Circular dependencies. In tightly coupled code, fixing one error produces five more that loop back into each other. This usually means the refactor is exposing a structural problem. The errors aren't lying, they're telling you the real scope of the work. Sometimes the right move is to step back and pick a different starting cut.

Refactoring in the agent era

The fan-out problem changes shape when you're working with an AI agent. Twenty trails instead of one isn't necessarily a problem, as long as none of those twenty fans out further.

If the errors are known patterns, an agent can work through them in parallel. The constraint isn't the number of errors, it's whether the fixes are mechanical. Known patterns are mechanical. Agents are good at mechanical.

Care is needed when one of those errors is unfamiliar. If fixing it causes another wave of changes in a direction you didn't anticipate, stop. Contain it, understand the new pattern and decide whether to handle it separately or change your starting point entirely.

For a large refactor, don't just start.

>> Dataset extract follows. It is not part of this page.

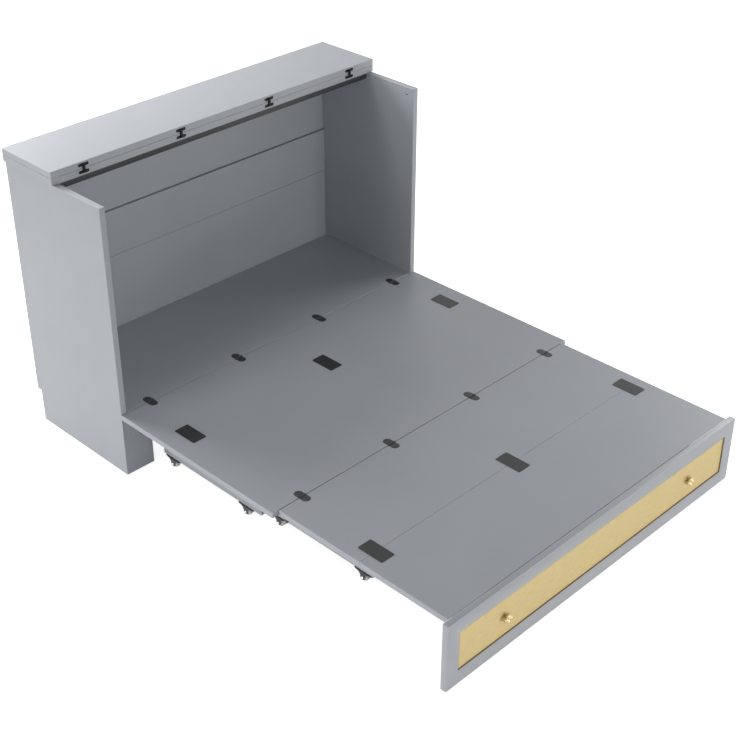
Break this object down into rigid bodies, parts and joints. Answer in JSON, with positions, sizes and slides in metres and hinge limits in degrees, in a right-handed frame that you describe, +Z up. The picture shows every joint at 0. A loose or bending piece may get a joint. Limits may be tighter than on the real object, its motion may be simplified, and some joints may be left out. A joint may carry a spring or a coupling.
{
  "type": "cabinet bed",
  "caption": "Low cabinet whose fold-back lid, folding deck leaves and roll-out foot panel on nested caster frames open into a full-size bed platform.",
  "frame": {"origin": "on the floor, on the bed's middle plane, halfway between the front of the foot panel's knobs and the cabinet's rear face, with the bed open", "axes": "+X across the bed to the right as seen from its foot, +Y along the bed from the foot to the cabinet, +Z up"},
  "size_m": [1.46, 2.015, 1.0663],
  "materials": {
    "grey_board": "satin grey paint on board",
    "cane": "fine woven cane, matt",
    "black_metal": "satin black",
    "dark_steel": "dark zinc",
    "bright_steel": "plain steel",
    "brass": "polished",
    "pad_rubber": "matt rubber",
    "wheel_plastic": "pale nylon"
  },
  "bodies": {
    "cabinet": {"side_panel_left": "grey_board", "side_panel_right": "grey_board", "back_plank_lower": "grey_board", "back_plank_middle": "grey_board", "back_plank_upper": "grey_board", "rear_deck": "grey_board", "front_stiles": "grey_board", "bay_guides": "grey_board", "support_cleats": "grey_board", "lid_rear_half": "grey_board", "lid_stiffener": "black_metal", "lid_hinge_cups_rear": "black_metal", "head_hinge_leaves": "black_metal", "head_hinge_pins": "bright_steel"},
    "lid_front": {"lid_front_half": "grey_board", "lid_hinge_cups_front": "black_metal"},
    "lid_links": {"lid_hinge_links": "black_metal"},
    "mid_leaf": {"mid_deck": "grey_board", "mid_hinge_leaves": "black_metal", "foot_hinge_pins": "bright_steel", "grip_pads_mid": "pad_rubber"},
    "foot_leaf": {"foot_deck_inner_board": "grey_board", "foot_deck_outer_board": "grey_board", "foot_deck_battens": "grey_board", "foot_hinge_leaves": "black_metal", "grip_pads_foot": "pad_rubber", "bolt_housings": "black_metal"},
    "bolt_left": {"lock_bolt_left": "bright_steel"},
    "bolt_right": {"lock_bolt_right": "bright_steel"},
    "drawer": {"foot_panel_rails": "grey_board", "foot_panel_stiles": "grey_board", "cane_inset": "cane", "inset_backing": "grey_board", "knobs": "brass", "drawer_sides": "grey_board", "drawer_back": "grey_board", "drawer_bottom": "grey_board", "drawer_tow_lugs": "dark_steel", "drawer_caster_forks": "dark_steel"},
    "middle_frame": {"middle_frame_sides": "grey_board", "middle_frame_back": "grey_board", "middle_frame_fittings": "dark_steel", "middle_caster_forks": "dark_steel"},
    "rear_frame": {"rear_frame_sides": "grey_board", "rear_frame_back": "grey_board", "rear_frame_stops": "dark_steel", "rear_caster_forks": "dark_steel"},
    "drawer_wheel_1": {"drawer_wheel_1": "wheel_plastic"},
    "drawer_wheel_2": {"drawer_wheel_2": "wheel_plastic"},
    "drawer_wheel_3": {"drawer_wheel_3": "wheel_plastic"},
    "drawer_wheel_4": {"drawer_wheel_4": "wheel_plastic"},
    "middle_wheel_1": {"middle_wheel_1": "wheel_plastic"},
    "middle_wheel_2": {"middle_wheel_2": "wheel_plastic"},
    "middle_wheel_3": {"middle_wheel_3": "wheel_plastic"},
    "middle_wheel_4": {"middle_wheel_4": "wheel_plastic"},
    "rear_wheel_1": {"rear_wheel_1": "wheel_plastic"},
    "rear_wheel_2": {"rear_wheel_2": "wheel_plastic"},
    "rear_wheel_3": {"rear_wheel_3": "wheel_plastic"},
    "rear_wheel_4": {"rear_wheel_4": "wheel_plastic"}
  },
  "joints": [
    {"name": "lid_fold", "type": "hinge", "parent": "cabinet", "child": "lid_front", "pos_m": [0, 0.7315, 1.0423], "axis": [1, 0, 0], "range_deg": [0, 180]},
    {"name": "lid_link_turn", "type": "hinge", "parent": "cabinet", "child": "lid_links", "pos_m": [0, 0.7315, 1.0423], "axis": [1, 0, 0], "range_deg": [0, 90]},
    {"name": "deck_lift", "type": "hinge", "parent": "cabinet", "child": "mid_leaf", "pos_m": [0, 0.4915, 0.251], "axis": [-1, 0, 0], "range_deg": [0, 90]},
    {"name": "foot_fold", "type": "hinge", "parent": "mid_leaf", "child": "foot_leaf", "pos_m": [0, -0.2695, 0.251], "axis": [-1, 0, 0], "range_deg": [0, 180]},
    {"name": "bolt_left_slide", "type": "slide", "parent": "foot_leaf", "child": "bolt_left", "axis": [-1, 0, 0], "range_m": [0, 0.012]},
    {"name": "bolt_right_slide", "type": "slide", "parent": "foot_leaf", "child": "bolt_right", "axis": [1, 0, 0], "range_m": [0, 0.012]},
    {"name": "drawer_roll", "type": "slide", "parent": "cabinet", "child": "drawer", "axis": [0, 1, 0], "range_m": [0, 1.458]},
    {"name": "middle_frame_roll", "type": "slide", "parent": "cabinet", "child": "middle_frame", "axis": [0, 1, 0], "range_m": [0, 1.018]},
    {"name": "rear_frame_roll", "type": "slide", "parent": "cabinet", "child": "rear_frame", "axis": [0, 1, 0], "range_m": [0, 0.538]},
    {"name": "drawer_wheel_1_spin", "type": "hinge", "parent": "drawer", "child": "drawer_wheel_1", "pos_m": [-0.497, -0.6095, 0.016], "axis": [1, 0, 0], "continuous": true},
    {"name": "drawer_wheel_2_spin", "type": "hinge", "parent": "drawer", "child": "drawer_wheel_2", "pos_m": [0.497, -0.6095, 0.016], "axis": [1, 0, 0], "continuous": true},
    {"name": "drawer_wheel_3_spin", "type": "hinge", "parent": "drawer", "child": "drawer_wheel_3", "pos_m": [-0.497, -0.8985, 0.016], "axis": [1, 0, 0], "continuous": true},
    {"name": "drawer_wheel_4_spin", "type": "hinge", "parent": "drawer", "child": "drawer_wheel_4", "pos_m": [0.497, -0.8985, 0.016], "axis": [1, 0, 0], "continuous": true},
    {"name": "middle_wheel_1_spin", "type": "hinge", "parent": "middle_frame", "child": "middle_wheel_1", "pos_m": [-0.534, -0.0905, 0.016], "axis": [1, 0, 0], "continuous": true},
    {"name": "middle_wheel_2_spin", "type": "hinge", "parent": "middle_frame", "child": "middle_wheel_2", "pos_m": [0.534, -0.0905, 0.016], "axis": [1, 0, 0], "continuous": true},
    {"name": "middle_wheel_3_spin", "type": "hinge", "parent": "middle_frame", "child": "middle_wheel_3", "pos_m": [-0.534, -0.4805, 0.016], "axis": [1, 0, 0], "continuous": true},
    {"name": "middle_wheel_4_spin", "type": "hinge", "parent": "middle_frame", "child": "middle_wheel_4", "pos_m": [0.534, -0.4805, 0.016], "axis": [1, 0, 0], "continuous": true},
    {"name": "rear_wheel_1_spin", "type": "hinge", "parent": "rear_frame", "child": "rear_wheel_1", "pos_m": [-0.571, 0.4145, 0.016], "axis": [1, 0, 0], "continuous": true},
    {"name": "rear_wheel_2_spin", "type": "hinge", "parent": "rear_frame", "child": "rear_wheel_2", "pos_m": [0.571, 0.4145, 0.016], "axis": [1, 0, 0], "continuous": true},
    {"name": "rear_wheel_3_spin", "type": "hinge", "parent": "rear_frame", "child": "rear_wheel_3", "pos_m": [-0.571, 0.0305, 0.016], "axis": [1, 0, 0], "continuous": true},
    {"name": "rear_wheel_4_spin", "type": "hinge", "parent": "rear_frame", "child": "rear_wheel_4", "pos_m": [0.571, 0.0305, 0.016], "axis": [1, 0, 0], "continuous": true}
  ],
  "couplings": [
    {"joint": "lid_link_turn", "follows": "lid_fold", "ratio": 0.5},
    {"joint": "drawer_roll", "follows": "deck_lift", "m_per_rad": 0.9281},
    {"joint": "middle_frame_roll", "follows": "deck_lift", "m_per_rad": 0.648},
    {"joint": "rear_frame_roll", "follows": "deck_lift", "m_per_rad": 0.3425}
  ]
}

Walk through the codebase with the agent, agree on a strategy and align on scope before the first change. An agent given free rein on a large refactor will fill the diff. A 20-page change becomes 150 before you've had a chance to review the direction.

Conclusion

Encode contracts in the type system, and a change on one side breaks the other side loudly, at compile time. That's not a nuisance. That's the system telling you exactly what needs to change.

Pick your starting point so errors form a chain, not a fan-out. Follow them one at a time until the build is clean. The errors are not the obstacle to the refactor. They are the path through it.